With $1.9 billion in total value locked across its many DeFi protocols and more than 142,000 daily active users, Arbitrum is the biggest Ethereum layer 2 network, according to DefiLlama data.
The debate comes as DAOs struggle to strike a balance between the egalitarian ethos that has long animated DeFi and the imperatives of commercialisation and business.
‘More than I pay for Harvard lawyers’
The coalition proposal requests a little over $2 million split between the coalition’s three main members — crypto research platform Blockworks Research, DAO service provider Gauntlet, and crypto security firm Trail of Bits — as well as one coalition advocate, layer 2 data provider L2BEAT.
In the breakdown of costs, Trail of Bits requests $800,000 for allocating an engineer to review proposals for 32 weeks annually, resulting in a $625 an hour salary — or $1.3 million annually — assuming a 40-hour work week.
Costs are also high for other coalition members. Blockworks Research requested an hourly salary of $375 an hour for an analyst, while Gauntlet requested $545 an hour for a quantitative researcher.
“Can the organisations involved demonstrate their time is worth $650-$1500/ hour,” asked one user on the Arbitrum governance forums posting under the name Karmageddon. “Those are the requested amounts. That seems exorbitant, as in, ‘more than I pay for Harvard lawyers’ exorbitant.”

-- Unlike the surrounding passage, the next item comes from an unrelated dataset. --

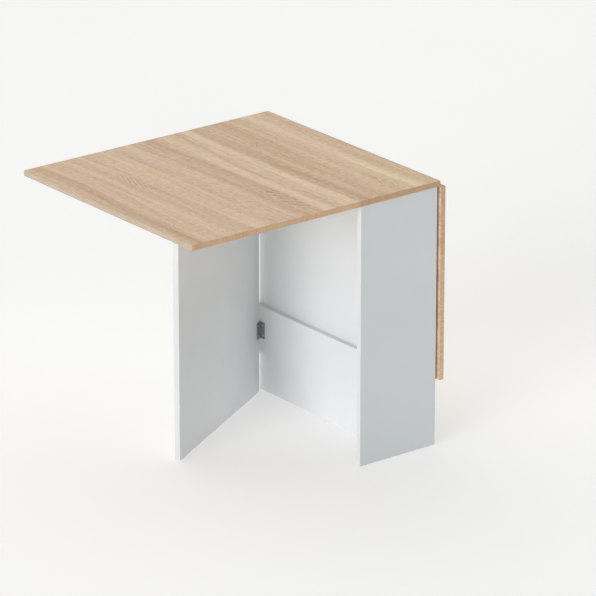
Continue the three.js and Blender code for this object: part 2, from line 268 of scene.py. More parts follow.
def oak_material(name, pink, yellow, ray_colour):
    """Light oak decor: glued staves, soft lanes, fine streaks, pores and patches of leaning rays."""
    material, graph, place = material_graph(name)
    x, y, z = graph.node("ShaderNodeSeparateXYZ", {0: place}).outputs

    tone, yellowness, shift = STAVES[0][1], STAVES[0][2], 0.0
    for before, after in zip(STAVES, STAVES[1:]):
        past = graph.math("GREATER_THAN", x, after[0])
        tone = graph.weighted(past, after[1] - before[1], tone)
        yellowness = graph.weighted(past, after[2] - before[2], yellowness)
        shift = graph.weighted(past, STAVE_SHIFT, shift)
    own_place = graph.moved(place, graph.combined(shift, shift, 0.0))

    sway = graph.noise(own_place, (4.0, 1.7, 4.0))
    swayed_x = graph.weighted(graph.centred(sway), LANE_SWAY, x)
    swayed = graph.combined(swayed_x, y, z)
    swayed = graph.moved(swayed, graph.combined(shift, shift, 0.0))

    for middle, half_width, change in LANES:
        off = graph.math("ABSOLUTE", graph.math("SUBTRACT", swayed_x, middle))
        tone = graph.math("ADD", tone, graph.remap(off, half_width, 0.0, 0.0, change))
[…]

In response to the criticism, Sam Martin, a research analyst at Blockworks, told DL News that the benefits the coalition aims to bring to the DAO, such as better governance processes, more informed votes, and a better distribution of resources, justifies the cost.
Martin also said that Blockworks had specifically proposed a not-to-exceed price on it and other coalition members’ work to eliminate the possibility of overspending.
“The DAO will have our entire team at its disposal which spans in expertise with a wide array of skills,” he said.
Centralisation of power
Other delegates have cautioned that the coalition could centralise power within the DAO.
“Having the same parties review and provide opinions on proposals, cover those proposals publicly via Media Networks, vote on proposals, review the security concerns of a proposal, and then execute the Arbitrum network upgrades is fundamentally lacking separation of powers,” DK, a pseudonymous delegate with 1.5 million tokens, said on the Arbitrum governance forums.
DK is not the only one to say so. “The political power that comes with this responsibility is immense, and wide reaching,” Green said.
DK told DL News he had requested alterations to the coalition proposal that addressed centralisation issues before it went to a vote. “Blockworks didn’t feel it necessary to change before going to snapshot,” he told DL News.
‘Unquestionably in need’
Despite criticism from influential delegates, many appear to support the coalition proposal.
According to Larva, a pseudonymous delegate with 373,000 tokens, Arbitrum DAO is “unquestionably in need of the Arbitrum Coalition” to improve the efficiency and effectiveness of its governance processes.
He explained that presently, many delegates lack the time and resources to actively participate in discussions and meet voting deadlines.
“Certain delegates find it challenging to fully comprehend highly specialised proposals, which can lead to potential errors in their voting decisions,” Larva said.
The hope is by bringing together Blockworks Research, Gauntlet, and Trail of Bits, these groups will be able to thoroughly vet new proposals, provide research to aid delegates in their decision making, and review the code behind proposal implementations.
While Larva voted in favour of the coalition, he said he also understands the criticisms against it.
“The amount of funds they need is too high, and the proposer themselves has too much voting power, which I am also critical of,” Larva said.
But while salaries in the $500 an hour range have caused some delegates to baulk, they’re a drop in the bucket compared to Arbitrum DAO’s previous spending.
In October, the DAO voted to give away more than $42 million to DeFi protocols through its short-term incentives program.